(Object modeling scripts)
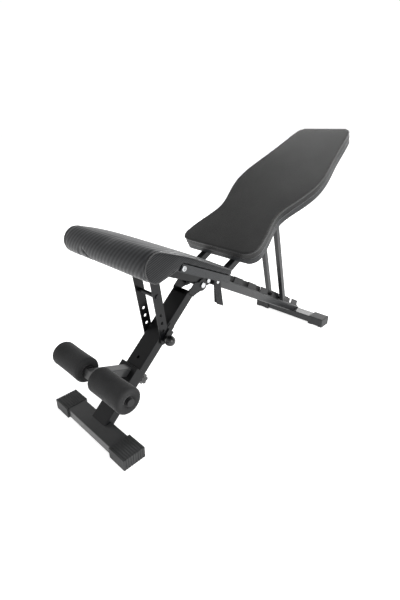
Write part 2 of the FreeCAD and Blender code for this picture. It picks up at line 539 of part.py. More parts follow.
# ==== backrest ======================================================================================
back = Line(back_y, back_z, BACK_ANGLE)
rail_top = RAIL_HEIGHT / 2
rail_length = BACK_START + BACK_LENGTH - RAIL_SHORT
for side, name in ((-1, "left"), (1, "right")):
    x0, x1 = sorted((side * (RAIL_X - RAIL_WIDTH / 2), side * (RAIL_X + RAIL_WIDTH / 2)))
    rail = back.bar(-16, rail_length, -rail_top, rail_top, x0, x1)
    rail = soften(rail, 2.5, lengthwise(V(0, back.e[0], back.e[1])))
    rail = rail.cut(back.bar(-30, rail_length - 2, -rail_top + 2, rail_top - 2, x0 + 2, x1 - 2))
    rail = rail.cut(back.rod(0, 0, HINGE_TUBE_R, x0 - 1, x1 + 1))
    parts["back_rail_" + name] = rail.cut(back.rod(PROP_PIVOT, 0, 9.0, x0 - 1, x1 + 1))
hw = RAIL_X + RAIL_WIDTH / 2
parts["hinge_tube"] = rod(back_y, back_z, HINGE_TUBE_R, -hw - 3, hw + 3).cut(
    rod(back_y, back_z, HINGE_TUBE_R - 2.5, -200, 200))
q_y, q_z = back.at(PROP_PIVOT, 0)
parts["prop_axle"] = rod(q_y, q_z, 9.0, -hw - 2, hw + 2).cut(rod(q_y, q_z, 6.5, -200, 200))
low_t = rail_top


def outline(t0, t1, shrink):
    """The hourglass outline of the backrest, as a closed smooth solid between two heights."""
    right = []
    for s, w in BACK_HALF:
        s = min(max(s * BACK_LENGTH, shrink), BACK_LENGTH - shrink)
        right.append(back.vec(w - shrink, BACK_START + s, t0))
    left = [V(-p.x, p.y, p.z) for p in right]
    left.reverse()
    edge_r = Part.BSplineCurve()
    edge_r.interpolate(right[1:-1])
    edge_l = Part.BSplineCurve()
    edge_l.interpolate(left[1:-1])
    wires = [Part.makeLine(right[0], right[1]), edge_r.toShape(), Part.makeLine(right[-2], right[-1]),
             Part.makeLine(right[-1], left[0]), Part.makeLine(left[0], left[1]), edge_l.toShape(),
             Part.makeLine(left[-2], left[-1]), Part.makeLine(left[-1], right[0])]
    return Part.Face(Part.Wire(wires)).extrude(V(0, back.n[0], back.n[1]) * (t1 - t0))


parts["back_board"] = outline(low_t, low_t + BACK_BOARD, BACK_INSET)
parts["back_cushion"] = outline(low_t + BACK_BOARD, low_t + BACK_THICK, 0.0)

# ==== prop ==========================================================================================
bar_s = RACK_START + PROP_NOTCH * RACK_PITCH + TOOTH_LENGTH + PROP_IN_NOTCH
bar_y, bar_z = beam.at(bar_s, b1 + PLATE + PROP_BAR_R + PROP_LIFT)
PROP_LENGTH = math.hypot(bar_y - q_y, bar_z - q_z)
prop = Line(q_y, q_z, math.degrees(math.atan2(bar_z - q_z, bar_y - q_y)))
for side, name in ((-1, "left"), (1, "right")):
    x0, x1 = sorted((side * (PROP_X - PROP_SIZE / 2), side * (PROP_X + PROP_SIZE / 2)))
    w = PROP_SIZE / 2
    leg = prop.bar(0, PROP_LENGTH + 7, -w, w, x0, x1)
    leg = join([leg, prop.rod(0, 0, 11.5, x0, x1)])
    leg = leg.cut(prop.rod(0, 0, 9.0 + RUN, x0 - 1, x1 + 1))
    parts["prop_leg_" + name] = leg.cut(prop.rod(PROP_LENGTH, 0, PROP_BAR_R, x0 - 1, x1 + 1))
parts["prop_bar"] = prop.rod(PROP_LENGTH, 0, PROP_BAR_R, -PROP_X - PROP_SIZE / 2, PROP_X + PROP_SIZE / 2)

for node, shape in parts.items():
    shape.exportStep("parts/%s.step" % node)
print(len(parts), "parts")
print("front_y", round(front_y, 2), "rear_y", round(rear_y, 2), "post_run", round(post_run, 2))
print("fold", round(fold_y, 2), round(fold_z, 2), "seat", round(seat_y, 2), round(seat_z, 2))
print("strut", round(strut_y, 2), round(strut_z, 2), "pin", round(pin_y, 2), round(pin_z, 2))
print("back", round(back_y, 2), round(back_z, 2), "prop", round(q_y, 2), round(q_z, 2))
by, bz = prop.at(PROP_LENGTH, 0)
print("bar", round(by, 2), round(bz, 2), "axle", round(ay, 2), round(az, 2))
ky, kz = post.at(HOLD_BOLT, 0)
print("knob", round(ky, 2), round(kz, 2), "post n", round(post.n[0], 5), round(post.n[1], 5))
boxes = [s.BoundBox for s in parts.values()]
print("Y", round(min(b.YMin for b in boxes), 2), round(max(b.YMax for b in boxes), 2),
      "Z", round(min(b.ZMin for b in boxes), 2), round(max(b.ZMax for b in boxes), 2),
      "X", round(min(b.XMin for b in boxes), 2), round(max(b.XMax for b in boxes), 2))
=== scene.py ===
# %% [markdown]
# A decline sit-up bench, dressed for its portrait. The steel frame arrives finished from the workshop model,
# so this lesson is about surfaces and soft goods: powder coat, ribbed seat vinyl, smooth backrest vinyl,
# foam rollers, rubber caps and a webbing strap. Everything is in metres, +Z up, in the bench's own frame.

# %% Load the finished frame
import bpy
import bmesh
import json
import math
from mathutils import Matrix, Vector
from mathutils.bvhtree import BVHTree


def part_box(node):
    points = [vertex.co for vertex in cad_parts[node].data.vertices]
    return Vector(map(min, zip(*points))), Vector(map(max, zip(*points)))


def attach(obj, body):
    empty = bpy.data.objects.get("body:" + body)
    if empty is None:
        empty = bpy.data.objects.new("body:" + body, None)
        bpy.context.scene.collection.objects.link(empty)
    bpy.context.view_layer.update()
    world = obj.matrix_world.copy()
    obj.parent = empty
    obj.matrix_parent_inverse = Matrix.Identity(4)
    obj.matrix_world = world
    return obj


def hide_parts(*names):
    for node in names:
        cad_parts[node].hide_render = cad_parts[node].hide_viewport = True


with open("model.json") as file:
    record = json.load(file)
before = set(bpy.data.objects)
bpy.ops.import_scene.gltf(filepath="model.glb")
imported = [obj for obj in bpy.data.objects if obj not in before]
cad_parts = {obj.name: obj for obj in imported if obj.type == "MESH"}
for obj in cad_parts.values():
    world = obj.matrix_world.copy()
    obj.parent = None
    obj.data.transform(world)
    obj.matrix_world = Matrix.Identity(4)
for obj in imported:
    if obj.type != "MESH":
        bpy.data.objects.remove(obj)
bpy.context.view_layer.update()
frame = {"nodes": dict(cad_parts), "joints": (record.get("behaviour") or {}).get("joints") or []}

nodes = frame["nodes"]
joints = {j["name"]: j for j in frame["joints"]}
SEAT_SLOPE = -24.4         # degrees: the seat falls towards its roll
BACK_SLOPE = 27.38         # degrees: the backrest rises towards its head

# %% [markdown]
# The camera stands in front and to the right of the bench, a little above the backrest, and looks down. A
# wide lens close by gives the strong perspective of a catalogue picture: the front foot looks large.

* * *

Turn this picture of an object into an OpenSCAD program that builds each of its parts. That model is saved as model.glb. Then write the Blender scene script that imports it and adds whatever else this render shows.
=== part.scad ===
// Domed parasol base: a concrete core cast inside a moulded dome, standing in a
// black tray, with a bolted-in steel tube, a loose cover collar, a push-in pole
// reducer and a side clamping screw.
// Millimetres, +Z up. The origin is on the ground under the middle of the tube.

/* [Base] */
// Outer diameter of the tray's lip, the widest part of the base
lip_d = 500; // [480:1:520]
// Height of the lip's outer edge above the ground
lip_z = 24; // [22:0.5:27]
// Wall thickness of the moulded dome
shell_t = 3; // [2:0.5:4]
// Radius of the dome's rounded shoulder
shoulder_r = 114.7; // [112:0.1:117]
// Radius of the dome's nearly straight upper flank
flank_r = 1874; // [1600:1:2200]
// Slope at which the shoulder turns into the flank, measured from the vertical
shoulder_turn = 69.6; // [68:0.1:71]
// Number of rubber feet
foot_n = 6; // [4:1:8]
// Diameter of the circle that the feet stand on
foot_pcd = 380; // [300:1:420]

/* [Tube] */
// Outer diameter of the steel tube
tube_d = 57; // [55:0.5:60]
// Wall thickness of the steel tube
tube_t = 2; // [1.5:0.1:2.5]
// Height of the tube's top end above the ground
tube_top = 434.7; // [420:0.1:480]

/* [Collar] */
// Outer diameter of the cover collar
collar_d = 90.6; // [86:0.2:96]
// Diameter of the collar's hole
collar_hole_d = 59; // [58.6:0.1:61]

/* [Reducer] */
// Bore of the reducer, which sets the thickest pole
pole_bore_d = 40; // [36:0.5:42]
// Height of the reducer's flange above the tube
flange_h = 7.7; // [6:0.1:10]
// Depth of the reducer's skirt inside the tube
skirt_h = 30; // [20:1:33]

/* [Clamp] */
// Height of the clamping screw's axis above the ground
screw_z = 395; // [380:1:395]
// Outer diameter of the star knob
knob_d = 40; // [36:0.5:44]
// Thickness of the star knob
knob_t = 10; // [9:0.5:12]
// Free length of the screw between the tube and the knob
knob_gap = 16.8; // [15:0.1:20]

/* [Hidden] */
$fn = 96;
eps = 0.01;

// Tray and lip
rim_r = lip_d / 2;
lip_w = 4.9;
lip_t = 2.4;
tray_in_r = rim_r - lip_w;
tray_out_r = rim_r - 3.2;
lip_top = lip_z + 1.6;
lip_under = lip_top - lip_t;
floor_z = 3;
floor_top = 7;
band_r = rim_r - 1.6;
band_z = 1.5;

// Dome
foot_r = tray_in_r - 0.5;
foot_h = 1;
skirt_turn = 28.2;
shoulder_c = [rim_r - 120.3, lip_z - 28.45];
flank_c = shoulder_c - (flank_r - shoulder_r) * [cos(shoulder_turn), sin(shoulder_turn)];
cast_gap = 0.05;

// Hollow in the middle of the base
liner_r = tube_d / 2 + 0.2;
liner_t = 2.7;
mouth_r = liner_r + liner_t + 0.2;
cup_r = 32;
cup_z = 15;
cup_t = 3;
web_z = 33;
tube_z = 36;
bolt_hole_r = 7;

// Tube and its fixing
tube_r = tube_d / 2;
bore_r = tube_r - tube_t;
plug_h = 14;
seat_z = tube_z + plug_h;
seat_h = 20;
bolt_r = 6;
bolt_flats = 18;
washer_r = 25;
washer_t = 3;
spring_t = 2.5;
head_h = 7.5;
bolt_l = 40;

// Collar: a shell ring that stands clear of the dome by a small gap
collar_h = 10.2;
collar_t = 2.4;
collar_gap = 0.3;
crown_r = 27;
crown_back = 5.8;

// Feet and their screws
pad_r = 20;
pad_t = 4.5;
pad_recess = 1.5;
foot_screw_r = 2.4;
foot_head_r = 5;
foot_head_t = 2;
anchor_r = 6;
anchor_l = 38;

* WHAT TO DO
Repeat exactly the lines running from the one with "Write part 2" through the one with "low_t + BACK_THICK, 0.0)", both included.

* EXERCISE OUTPUT
Write part 2 of the FreeCAD and Blender code for this picture. It picks up at line 539 of part.py. More parts follow.
# ==== backrest ======================================================================================
back = Line(back_y, back_z, BACK_ANGLE)
rail_top = RAIL_HEIGHT / 2
rail_length = BACK_START + BACK_LENGTH - RAIL_SHORT
for side, name in ((-1, "left"), (1, "right")):
    x0, x1 = sorted((side * (RAIL_X - RAIL_WIDTH / 2), side * (RAIL_X + RAIL_WIDTH / 2)))
    rail = back.bar(-16, rail_length, -rail_top, rail_top, x0, x1)
    rail = soften(rail, 2.5, lengthwise(V(0, back.e[0], back.e[1])))
    rail = rail.cut(back.bar(-30, rail_length - 2, -rail_top + 2, rail_top - 2, x0 + 2, x1 - 2))
    rail = rail.cut(back.rod(0, 0, HINGE_TUBE_R, x0 - 1, x1 + 1))
    parts["back_rail_" + name] = rail.cut(back.rod(PROP_PIVOT, 0, 9.0, x0 - 1, x1 + 1))
hw = RAIL_X + RAIL_WIDTH / 2
parts["hinge_tube"] = rod(back_y, back_z, HINGE_TUBE_R, -hw - 3, hw + 3).cut(
    rod(back_y, back_z, HINGE_TUBE_R - 2.5, -200, 200))
q_y, q_z = back.at(PROP_PIVOT, 0)
parts["prop_axle"] = rod(q_y, q_z, 9.0, -hw - 2, hw + 2).cut(rod(q_y, q_z, 6.5, -200, 200))
low_t = rail_top


def outline(t0, t1, shrink):
    """The hourglass outline of the backrest, as a closed smooth solid between two heights."""
    right = []
    for s, w in BACK_HALF:
        s = min(max(s * BACK_LENGTH, shrink), BACK_LENGTH - shrink)
        right.append(back.vec(w - shrink, BACK_START + s, t0))
    left = [V(-p.x, p.y, p.z) for p in right]
    left.reverse()
    edge_r = Part.BSplineCurve()
    edge_r.interpolate(right[1:-1])
    edge_l = Part.BSplineCurve()
    edge_l.interpolate(left[1:-1])
    wires = [Part.makeLine(right[0], right[1]), edge_r.toShape(), Part.makeLine(right[-2], right[-1]),
             Part.makeLine(right[-1], left[0]), Part.makeLine(left[0], left[1]), edge_l.toShape(),
             Part.makeLine(left[-2], left[-1]), Part.makeLine(left[-1], right[0])]
    return Part.Face(Part.Wire(wires)).extrude(V(0, back.n[0], back.n[1]) * (t1 - t0))


parts["back_board"] = outline(low_t, low_t + BACK_BOARD, BACK_INSET)
parts["back_cushion"] = outline(low_t + BACK_BOARD, low_t + BACK_THICK, 0.0)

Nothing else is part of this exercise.